-- WHAT THIS TASK INVOLVES --
Print exactly those lines that run from the beginning of the data to the line bearing "the larger faces.", inclusive.

____________________

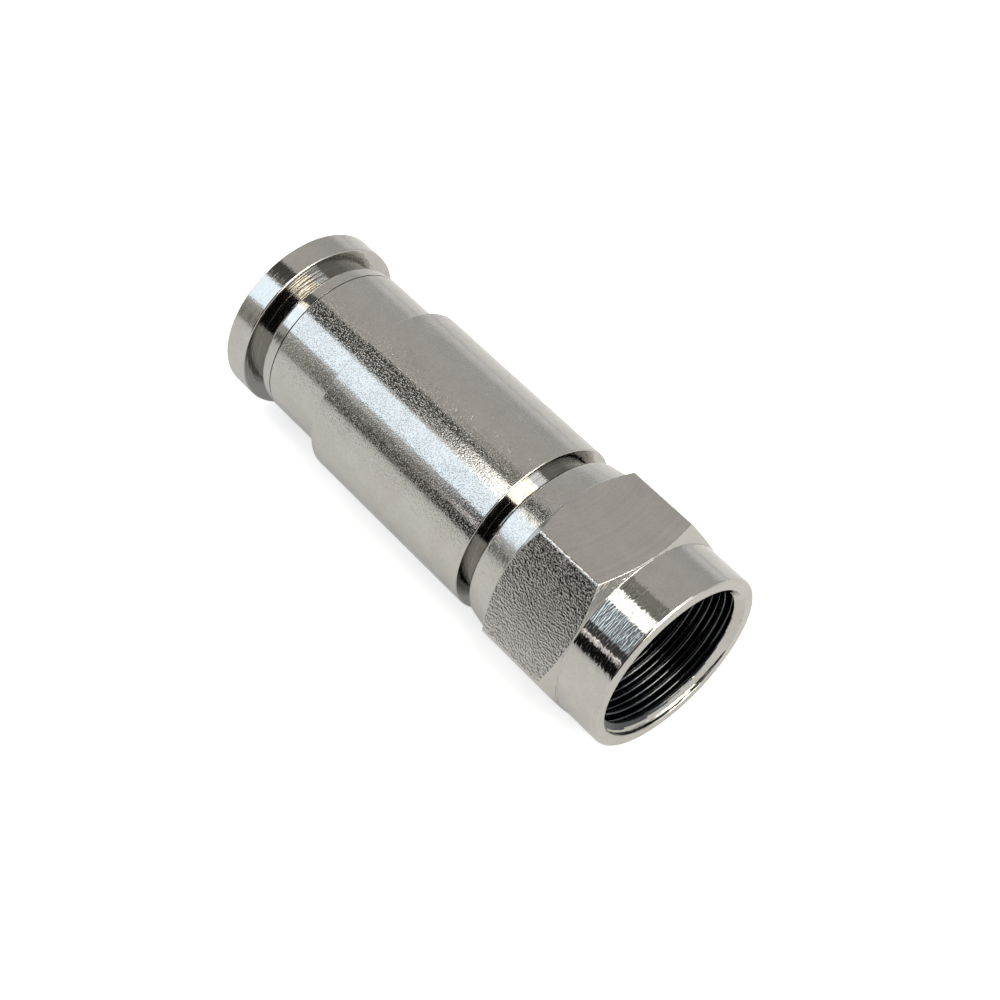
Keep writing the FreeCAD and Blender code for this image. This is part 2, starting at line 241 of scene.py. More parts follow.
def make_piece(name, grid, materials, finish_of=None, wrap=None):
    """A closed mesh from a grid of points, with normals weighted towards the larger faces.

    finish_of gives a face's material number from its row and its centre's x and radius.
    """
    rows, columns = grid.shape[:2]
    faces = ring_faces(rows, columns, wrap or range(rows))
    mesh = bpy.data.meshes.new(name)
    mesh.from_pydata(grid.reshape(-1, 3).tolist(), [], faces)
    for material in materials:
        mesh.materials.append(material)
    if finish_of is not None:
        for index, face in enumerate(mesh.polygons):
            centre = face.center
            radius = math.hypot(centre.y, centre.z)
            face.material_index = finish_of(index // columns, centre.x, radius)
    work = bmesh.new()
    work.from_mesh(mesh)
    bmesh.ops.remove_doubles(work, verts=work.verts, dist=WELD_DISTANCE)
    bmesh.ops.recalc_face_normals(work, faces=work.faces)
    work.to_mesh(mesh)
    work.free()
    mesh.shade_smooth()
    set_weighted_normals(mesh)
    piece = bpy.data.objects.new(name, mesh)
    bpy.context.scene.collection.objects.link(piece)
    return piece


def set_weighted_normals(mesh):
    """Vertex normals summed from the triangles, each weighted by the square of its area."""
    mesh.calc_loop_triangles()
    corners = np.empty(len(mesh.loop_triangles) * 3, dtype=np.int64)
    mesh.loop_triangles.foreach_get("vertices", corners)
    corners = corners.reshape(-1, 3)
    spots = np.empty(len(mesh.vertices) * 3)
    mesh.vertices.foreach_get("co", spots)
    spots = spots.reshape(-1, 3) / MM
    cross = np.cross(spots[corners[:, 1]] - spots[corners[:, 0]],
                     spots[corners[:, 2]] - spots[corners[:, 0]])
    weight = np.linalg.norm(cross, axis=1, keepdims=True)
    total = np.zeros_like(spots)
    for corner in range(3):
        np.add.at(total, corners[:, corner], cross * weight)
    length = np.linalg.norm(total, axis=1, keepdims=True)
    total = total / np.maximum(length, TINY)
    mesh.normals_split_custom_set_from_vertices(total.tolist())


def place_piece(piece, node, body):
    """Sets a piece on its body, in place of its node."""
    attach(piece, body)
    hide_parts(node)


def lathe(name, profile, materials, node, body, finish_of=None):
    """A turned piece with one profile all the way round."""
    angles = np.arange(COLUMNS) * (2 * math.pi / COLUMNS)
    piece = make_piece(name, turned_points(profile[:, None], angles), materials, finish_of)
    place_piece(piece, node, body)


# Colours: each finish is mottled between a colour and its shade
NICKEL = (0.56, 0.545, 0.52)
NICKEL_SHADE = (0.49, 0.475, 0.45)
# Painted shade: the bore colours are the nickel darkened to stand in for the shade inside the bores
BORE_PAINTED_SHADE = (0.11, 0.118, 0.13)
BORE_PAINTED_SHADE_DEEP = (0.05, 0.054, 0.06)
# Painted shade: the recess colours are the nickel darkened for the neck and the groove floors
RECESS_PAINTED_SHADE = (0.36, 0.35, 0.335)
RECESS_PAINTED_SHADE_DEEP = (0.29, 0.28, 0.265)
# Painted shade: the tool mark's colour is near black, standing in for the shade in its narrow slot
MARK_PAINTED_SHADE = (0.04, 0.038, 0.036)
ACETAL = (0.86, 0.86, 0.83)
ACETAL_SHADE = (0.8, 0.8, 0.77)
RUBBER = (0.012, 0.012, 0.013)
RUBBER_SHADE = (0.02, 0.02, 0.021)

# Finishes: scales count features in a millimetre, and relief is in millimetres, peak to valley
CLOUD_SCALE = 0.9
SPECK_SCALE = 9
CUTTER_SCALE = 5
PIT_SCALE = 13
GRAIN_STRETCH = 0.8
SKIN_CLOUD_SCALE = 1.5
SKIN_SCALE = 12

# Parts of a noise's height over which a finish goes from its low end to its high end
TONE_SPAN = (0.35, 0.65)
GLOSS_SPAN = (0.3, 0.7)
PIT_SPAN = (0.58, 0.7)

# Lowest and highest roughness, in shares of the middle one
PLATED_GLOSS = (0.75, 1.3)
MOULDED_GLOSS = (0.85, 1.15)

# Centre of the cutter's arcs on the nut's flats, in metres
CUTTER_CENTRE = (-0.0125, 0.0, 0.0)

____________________

-- ANSWER FOR THE TASK --
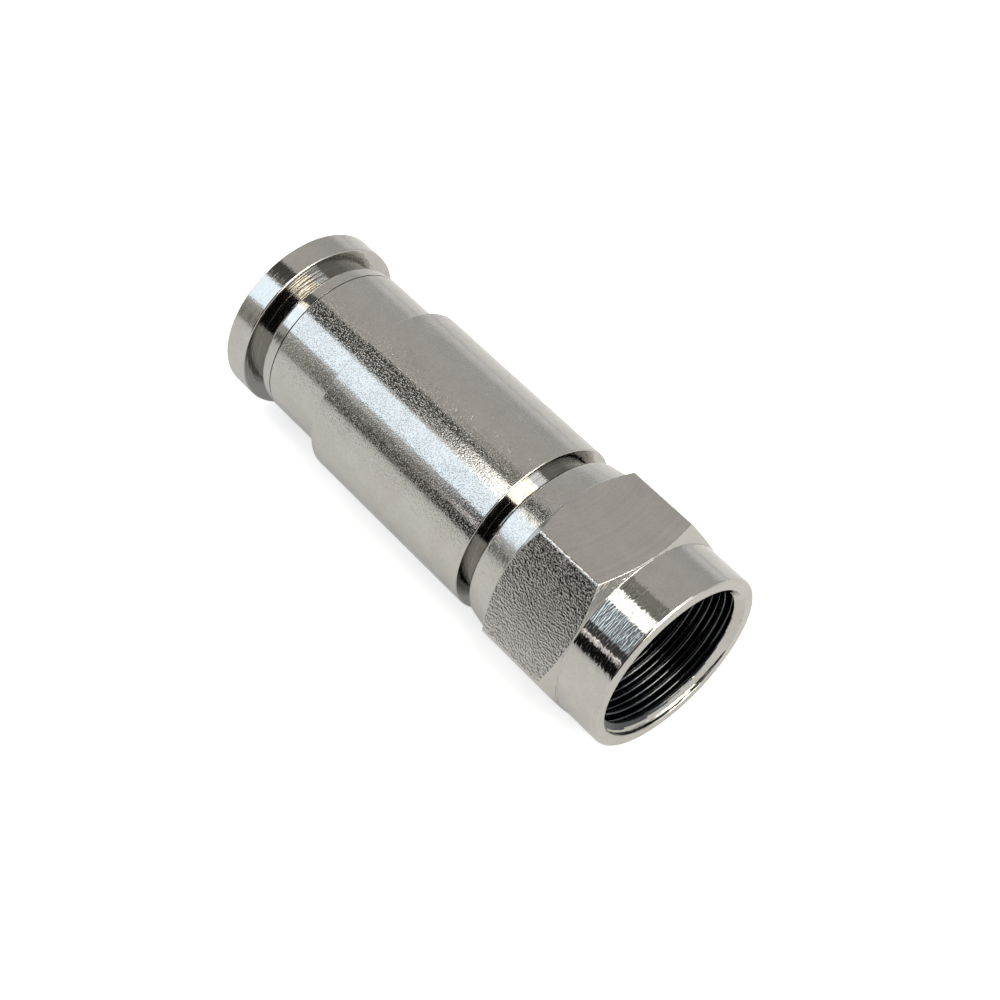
Keep writing the FreeCAD and Blender code for this image. This is part 2, starting at line 241 of scene.py. More parts follow.
def make_piece(name, grid, materials, finish_of=None, wrap=None):
    """A closed mesh from a grid of points, with normals weighted towards the larger faces.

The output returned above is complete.